For teams evaluating AI-augmented creative workflows, a rented M4 node serves as a low-risk sandbox. You test tool integration, measure latency, and validate quality before committing to infrastructure. The alternative—buying hardware first and discovering later that the workflow does not fit—is expensive and wasteful.
08_Security and Data Sovereignty
When running proprietary models or sensitive prompts, data locality matters. Public cloud GPU providers process data in shared environments with strict but opaque retention policies. A rented bare-metal M4 node gives you physical isolation. Your checkpoints, generated images, and workflow configurations reside on local storage. Upon lease termination, the node is wiped at the hardware level.

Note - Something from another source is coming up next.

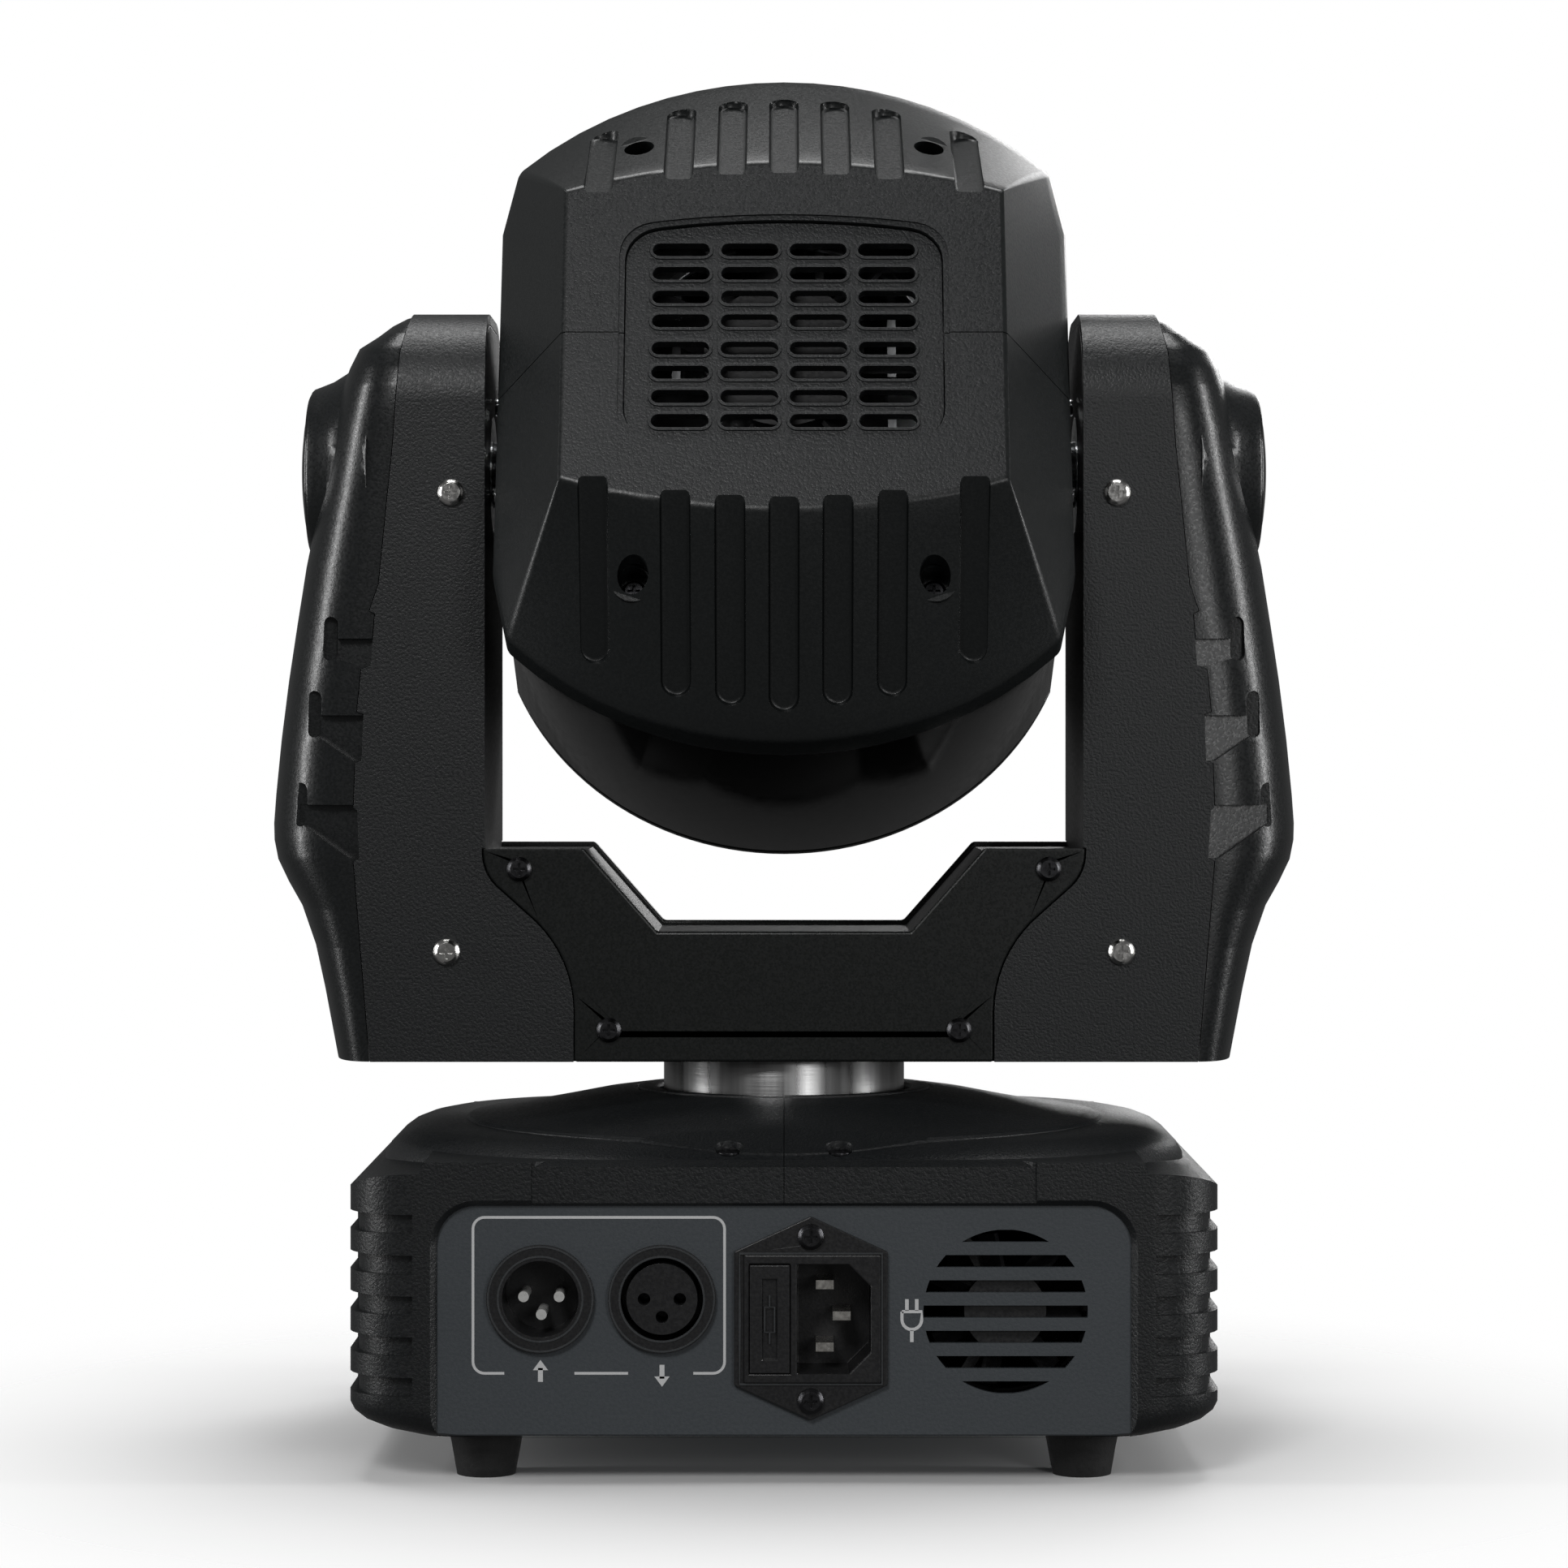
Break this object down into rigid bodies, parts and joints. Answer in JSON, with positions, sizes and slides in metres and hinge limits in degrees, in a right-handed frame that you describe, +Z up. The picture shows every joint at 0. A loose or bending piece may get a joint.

No logical separation in a hypervisor can match the assurance of physical disk erasure. For studios and enterprises with IP concerns, this is a non-negotiable requirement. MACGPU nodes are single-tenant: your data never crosses into another customer's environment.
09_Conclusion: Infrastructure for AI Experimentation
GPU and AI developers need accessible compute. Local machines hit limits; capital expenditure is often unjustified for trials. Rented M4 Pro nodes bridge the gap. Stable Diffusion and ComfyUI run natively on Metal with full memory headroom. Throughput is predictable, setup is fast, and cost scales with usage. For 2026, the low-cost path to validating your AI toolchain is to rent, not buy. MACGPU delivers the hardware; you deliver the workflow. Whether you are a solo creator exploring diffusion art, a startup prototyping an AI-powered product, or a studio stress-testing pipeline integration, the rented M4 model removes the hardware barrier and lets you focus on what matters: building and shipping.